The wives had talked about a reunion for a long time, but actually pulling it off was not easy. In the mid-eighties, a reunion had been planned for the New Nine wives. A few months before, Pat White, Marilyn Lovell, and Susan Borman met for a girls’ weekend down in Florida, where one of their husbands was on a business trip.

It had been many years since the three could simply walk across a lawn to share a cigarette, a cup of coffee, tears, and talk. They were up late into the night listening to Pat’s heartbreaking confession. Ed’s death in the Apollo 1 fire still haunted her after all these years. She’d remarried a Houston oil tycoon, but she was depressed and had attempted suicide on more than one occasion. Marilyn and Susan did everything they could to comfort her, and made her promise she would reach out to them if she had even an inkling of those awful thoughts again. She was about to become a grandmother, and they imagined that would bring some new joy into her life. And there was the reunion of the New Nine wives to look forward to in only a few months’ time.

The weekend before the reunion, Pat committed suicide. The news was devastating. They all believed her to be the final victim of the Apollo 1 fire.

  

Finally, in the fall of 1991, the astronaut wives, from all the different groups, met for the first big reunion since the end of the Apollo program. Their get-together in Deer Valley resembled a launch party from the “good old days”—an expression that was truer than not, though it still caused some eyes to roll. Back then, each wife was essentially in her own orbit, alone without a tether. None felt she could share her deepest feelings. As Marge Slayton once reflected, “You didn’t talk about your personal life—everyone was happily married, everything was lovely.”
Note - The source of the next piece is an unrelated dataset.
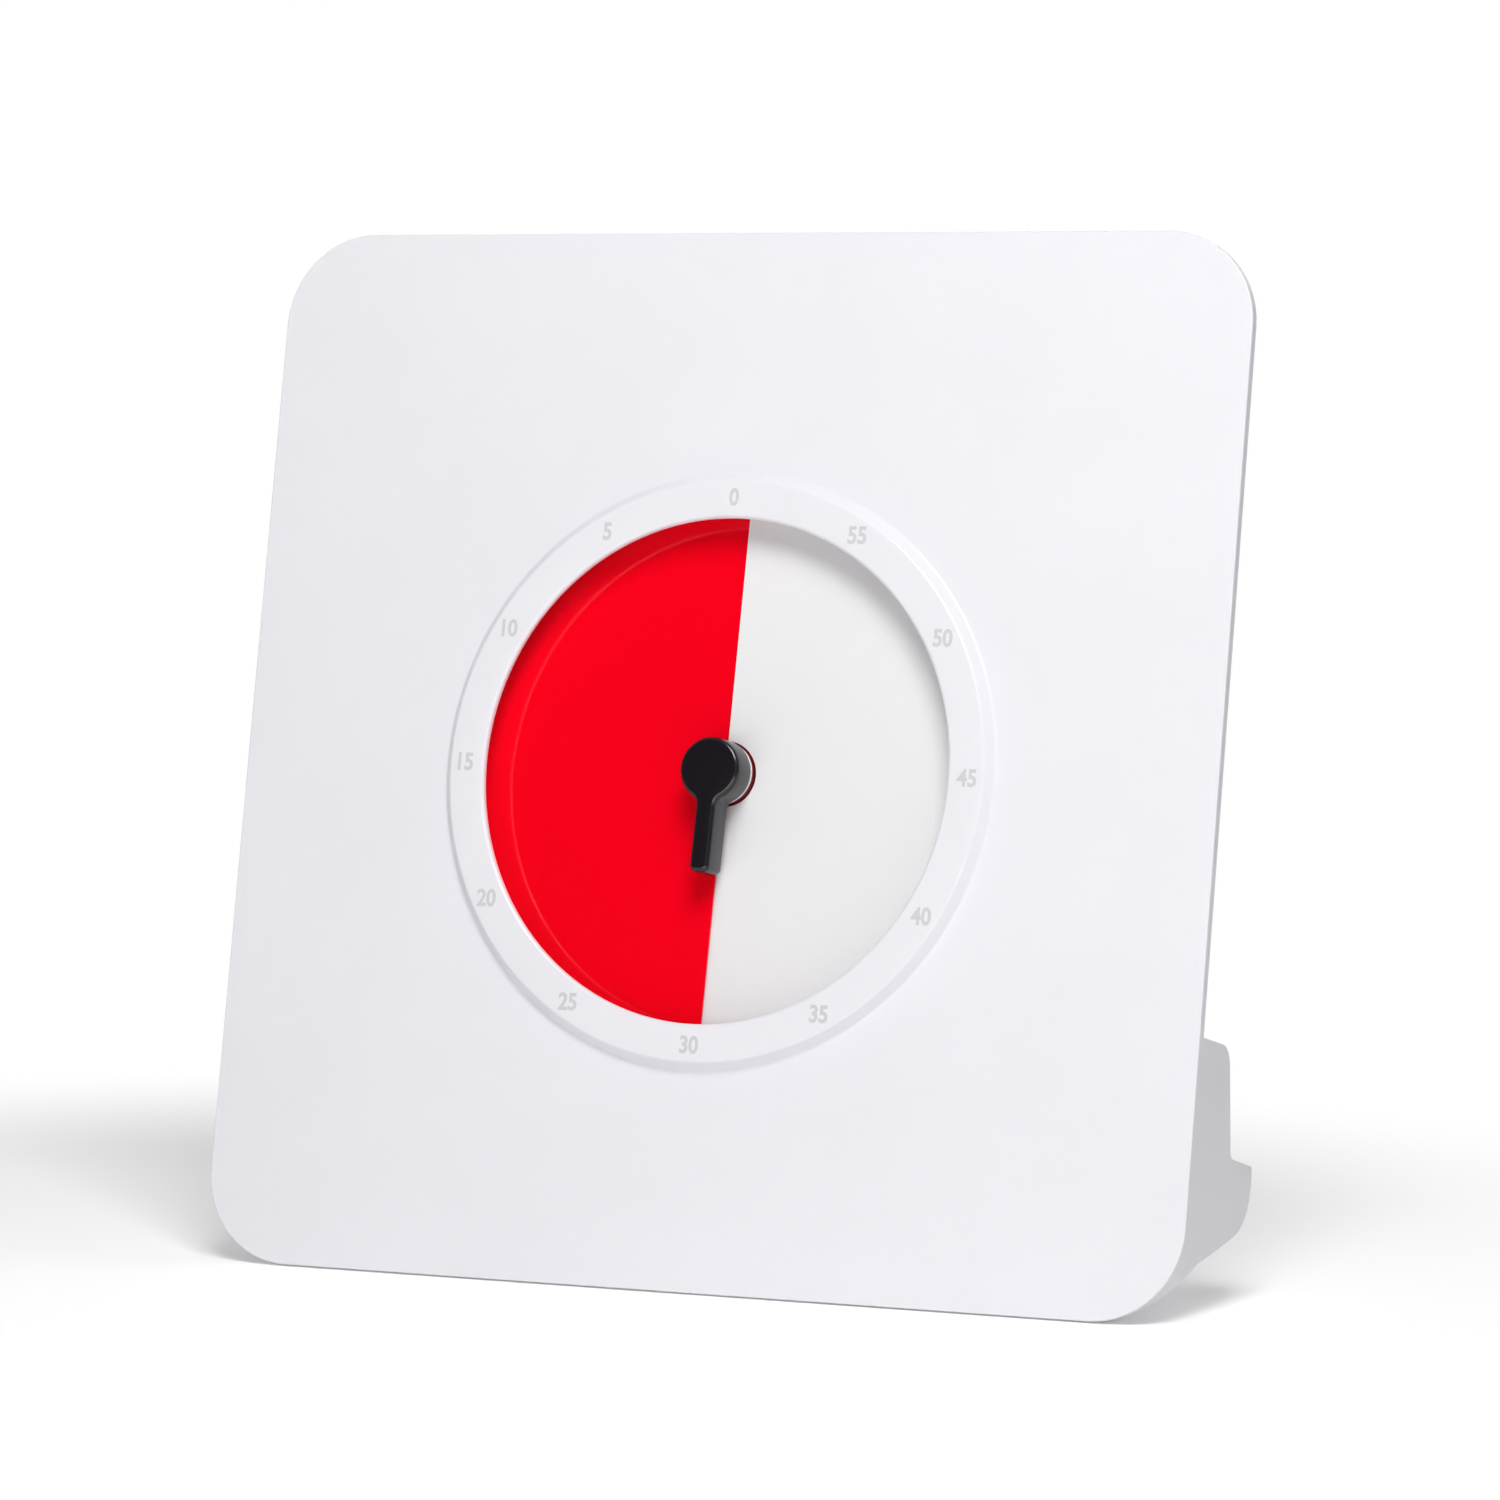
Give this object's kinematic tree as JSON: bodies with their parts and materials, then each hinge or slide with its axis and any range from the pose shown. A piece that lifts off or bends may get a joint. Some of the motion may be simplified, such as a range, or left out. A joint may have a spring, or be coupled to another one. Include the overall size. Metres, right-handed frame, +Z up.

“Those were the golden years. All the wives were thrilled, proud, and happy,” said Joan Aldrin. On the Apollo 11 heroes’ “Giant Step” world tour, traveling alongside the other Moon couples, Joan had watched as Buzz went deeper and deeper into a depression. Returning to Earth, her husband, who later inspired Disney’s Buzz Lightyear of
Toy Story
(and MTV’s original logo), felt that he no longer had structure in his life, with no one telling him what to do and no one sending him on a mission. He eventually crash-landed, having, in his words, “a good old American nervous breakdown.” (Pat and Mike Collins’s marriage is the only one of the Apollo 11 Moon landing crew that survived.)

For the reunion, Susan Borman and Jan Evans arrived with chili (made in Jan’s kitchen and flown in for the occasion) and groceries a day ahead of everyone else, and helped prepare for the arrivals. Drinks were served in Gemini and Apollo glasses, the kind once procured at gas stations or knickknack shops at Cape Kennedy. They raised their glasses to being together, and to those no longer with them.

Annie Glenn, now a senator’s wife, had not been able to make it. Still, all the wives were extremely proud of her. Annie had overcome her stutter. In 1973 an episode of the
Today
show had featured a clinic that offered a new approach. Annie saw it and signed herself in.

It was an intensive treatment, for many hours a day. At the end, when she phoned John, he could hardly believe it was his Annie. “John,” she said, “today we went to a shopping center and went shopping. And I could ask for things. Imagine that.”